Dois bêbados ziguezagueiam pela rua. Dois passos pra frente, dois pro lado, pro lado de cá, pro lado de lá. Pra cá quando é pra lá, pra lá quando é pra cá. Pra frente de novo. Pra trás. Opa, pra frente. Opa, pro lado. De cá? De lá? Por um triz, não caem. O mais alto para e, quase empertigado, brada: “Não disse? A terra é plana”. 

5 comentários:

Ana Flores disse...

Sensacional. Triste. Verdadeiro. Sua ótica sensível faz tudo parecer mais tudo. Beijão.

Unknown disse...

Eu, também, gosto de observar as pessoas na rua. Principalmente quem mora nelas.

Nilma Lacerda disse...

Alexandre João Antonio Brandão; Alexandre João do Rio Brandão. Meus respeitos, camaradas. Em nome de todos esses, de todos nós, obrigada.

Ivana Dzakula disse...

Também gosto de olhar as pessoas na rua e imaginar como é suas vidas. Tento perceber através de seus semblantes e de seus gestos alguma pista do que vivem ou sentem.
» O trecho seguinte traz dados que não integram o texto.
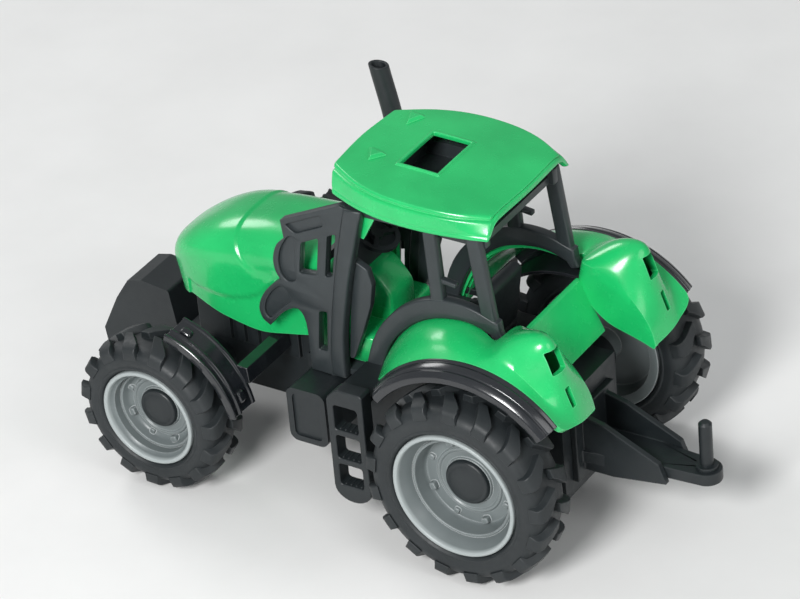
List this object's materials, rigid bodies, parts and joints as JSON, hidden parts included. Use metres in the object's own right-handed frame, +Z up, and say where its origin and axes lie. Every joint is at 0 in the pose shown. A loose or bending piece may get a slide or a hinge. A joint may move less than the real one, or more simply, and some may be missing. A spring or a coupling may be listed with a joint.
{
  "type": "toy tractor",
  "caption": "Toy farm tractor with lugged wheels on two steel axles, open cab, exhaust stack, front weight, inertia drive and a rear hitch pin for a toy trailer.",
  "frame": {"origin": "on the ground under the middle of the tractor (bottom centre of its bounding box)", "axes": "+X forward towards the front weight, +Y to the tractor's left, +Z up"},
  "size_m": [0.168, 0.0808, 0.0919],
  "materials": {
    "green_plastic": "glossy moulded plastic",
    "grey_plastic": "satin moulded plastic",
    "black_plastic": "satin moulded plastic",
    "gloss_black": "glossy moulded plastic",
    "rim_plastic": "satin moulded plastic",
    "tyre": "matt soft plastic",
    "steel": "bright drawn wire and zinc plated screws",
    "white_plastic": "natural nylon"
  },
  "bodies": {
    "tractor": {"bonnet": "green_plastic", "cab_roof": "green_plastic", "rear_fenders": "green_plastic", "cab_frame": "grey_plastic", "seat": "black_plastic", "steering_column": "black_plastic", "steering_wheel": "black_plastic", "fender_lip_left": "gloss_black", "fender_lip_right": "gloss_black", "steps_left": "black_plastic", "steps_right": "black_plastic", "side_tank_left": "black_plastic", "side_tank_right": "black_plastic", "front_mudguard_left": "gloss_black", "front_mudguard_right": "gloss_black", "chassis": "black_plastic", "belly_plate": "black_plastic", "engine_block": "black_plastic", "front_weight": "black_plastic", "exhaust_stack": "black_plastic", "hitch_bracket": "black_plastic", "hitch_pin": "black_plastic", "base_screws": "steel", "gearbox_case_left": "white_plastic", "gearbox_case_right": "white_plastic", "gearbox_screws": "steel"},
    "rear_wheels": {"rear_axle": "steel", "axle_gear": "white_plastic", "rear_tyre_left": "tyre", "rear_rim_left": "rim_plastic", "rear_hub_cap_left": "black_plastic", "rear_tyre_right": "tyre", "rear_rim_right": "rim_plastic", "rear_hub_cap_right": "black_plastic"},
    "front_wheels": {"front_axle": "steel", "front_tyre_left": "tyre", "front_rim_left": "rim_plastic", "front_hub_cap_left": "black_plastic", "front_tyre_right": "tyre", "front_rim_right": "rim_plastic", "front_hub_cap_right": "black_plastic"},
    "layshaft": {"lay_gear": "white_plastic", "lay_shaft": "steel"},
    "flywheel_unit": {"flywheel": "steel", "flywheel_pinion": "white_plastic", "flywheel_shaft": "steel"}
  },
  "joints": [
    {"name": "rear_axle_spin", "type": "hinge", "parent": "tractor", "child": "rear_wheels", "pos_m": [-0.037, 0, 0.0244], "axis": [0, 1, 0], "continuous": true},
    {"name": "front_axle_spin", "type": "hinge", "parent": "tractor", "child": "front_wheels", "pos_m": [0.0485, 0, 0.0202], "axis": [0, 1, 0], "continuous": true},
    {"name": "layshaft_spin", "type": "hinge", "parent": "tractor", "child": "layshaft", "pos_m": [-0.0274, 0, 0.0244], "axis": [0, 1, 0], "continuous": true},
    {"name": "flywheel_spin", "type": "hinge", "parent": "tractor", "child": "flywheel_unit", "pos_m": [-0.0178, 0, 0.0244], "axis": [0, 1, 0], "continuous": true}
  ],
  "couplings": [
    {"joint": "layshaft_spin", "follows": "rear_axle_spin", "ratio": -3},
    {"joint": "flywheel_spin", "follows": "rear_axle_spin", "ratio": 9}
  ]
}
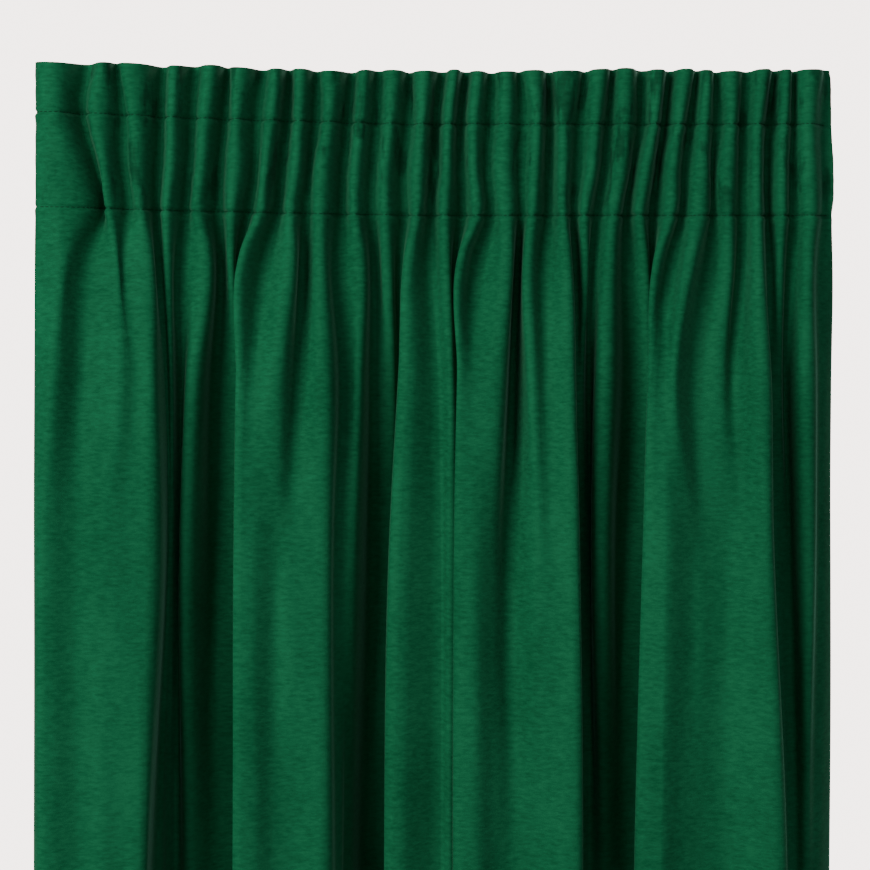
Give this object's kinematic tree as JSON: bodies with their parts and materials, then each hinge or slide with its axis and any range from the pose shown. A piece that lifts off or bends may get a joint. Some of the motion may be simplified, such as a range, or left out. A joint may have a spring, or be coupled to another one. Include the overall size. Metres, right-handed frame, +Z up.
{
  "type": "gathered velvet curtain panel",
  "caption": "Long velvet curtain panel, gathered at a two-row sewn heading with a frill above it, hanging in deep uneven folds to a hemmed foot.",
  "frame": {"origin": "middle of the panel's top edge, on the line that it is held along", "axes": "+Z up, with the panel hanging towards -Z; +X along the heading, to the viewer's right; +Y away from the viewer, so the front faces -Y"},
  "size_m": [0.6643, 0.1832, 2.1344],
  "materials": {
    "velvet": "emerald-green velvet with a short brushed pile, a soft sheen along the fold edges and very dark hollows"
  },
  "bodies": {
    "root": {"velvet_panel": "velvet"}
  },
  "joints": []
}
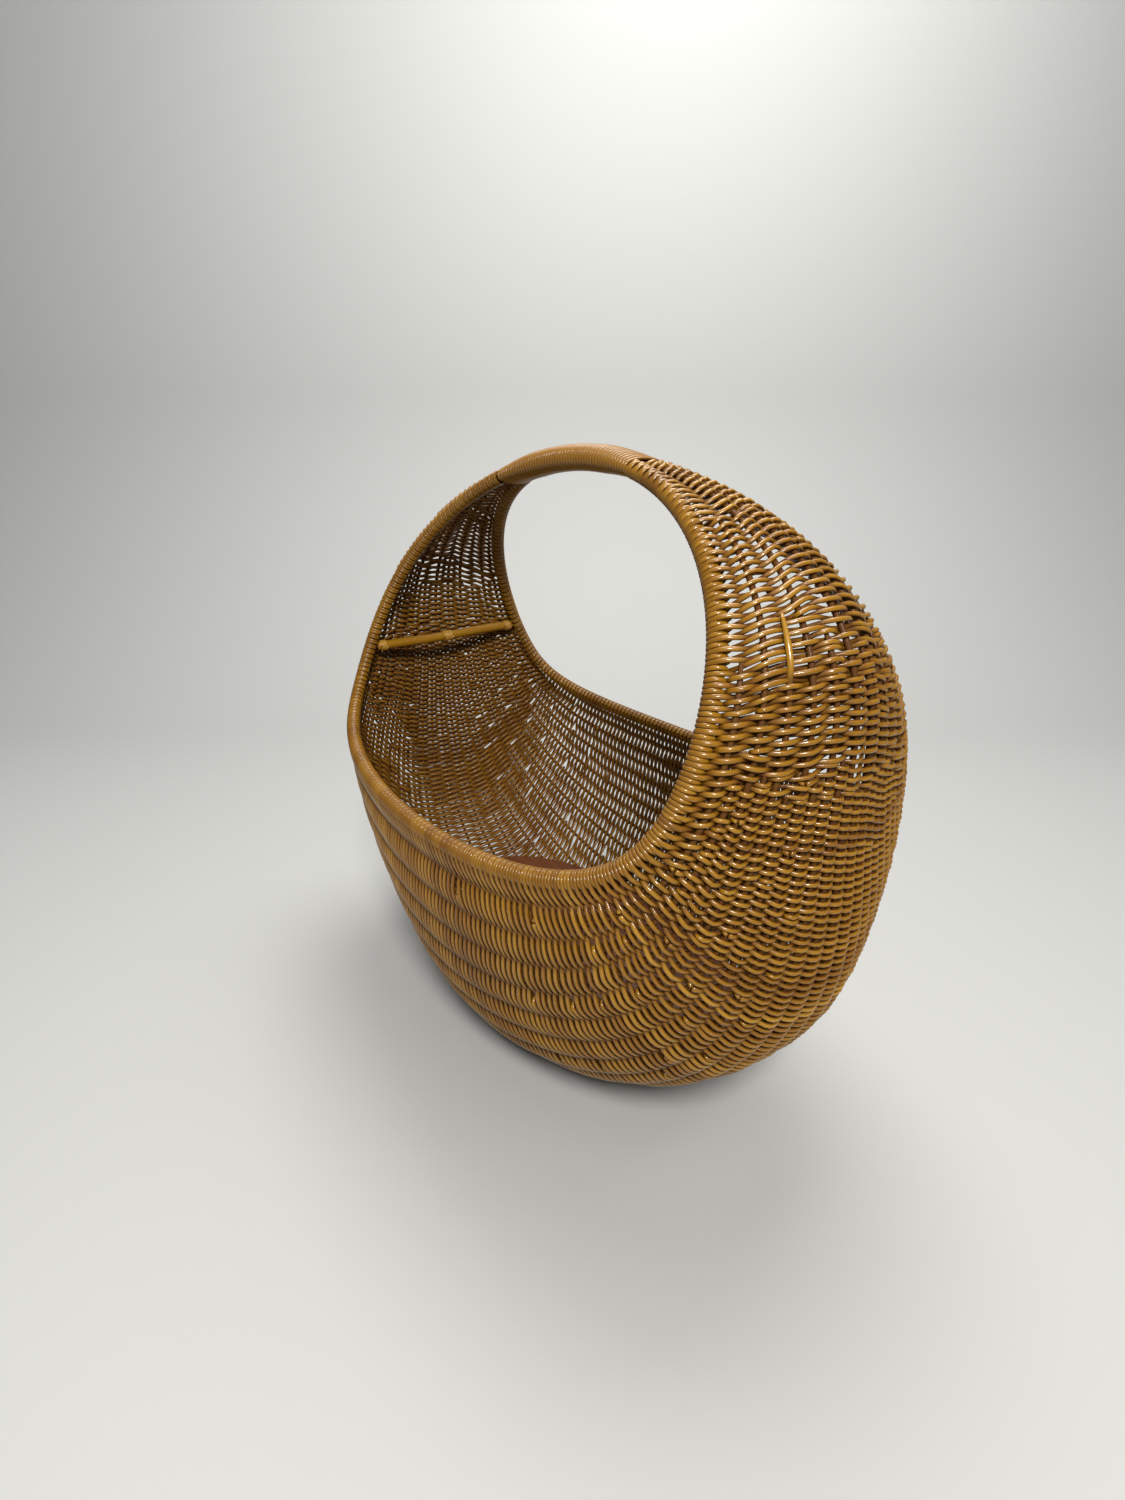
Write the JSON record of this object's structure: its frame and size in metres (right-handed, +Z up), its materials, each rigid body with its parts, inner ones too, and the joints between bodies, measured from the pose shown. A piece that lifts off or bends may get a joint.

As pessoas infelizes se movem diferente das pessoas felizes.

Dag Bandeira disse...

Que olhar atento para o mundo dos Les Misérables. Espero que você não tenha ficado triste ao acabar de ver o que viu e escrever sobre elas. Nossa realidade dói. Até esbocei um sorriso em algumas partes da crônica, mas ela ainda está doendo no meu peito.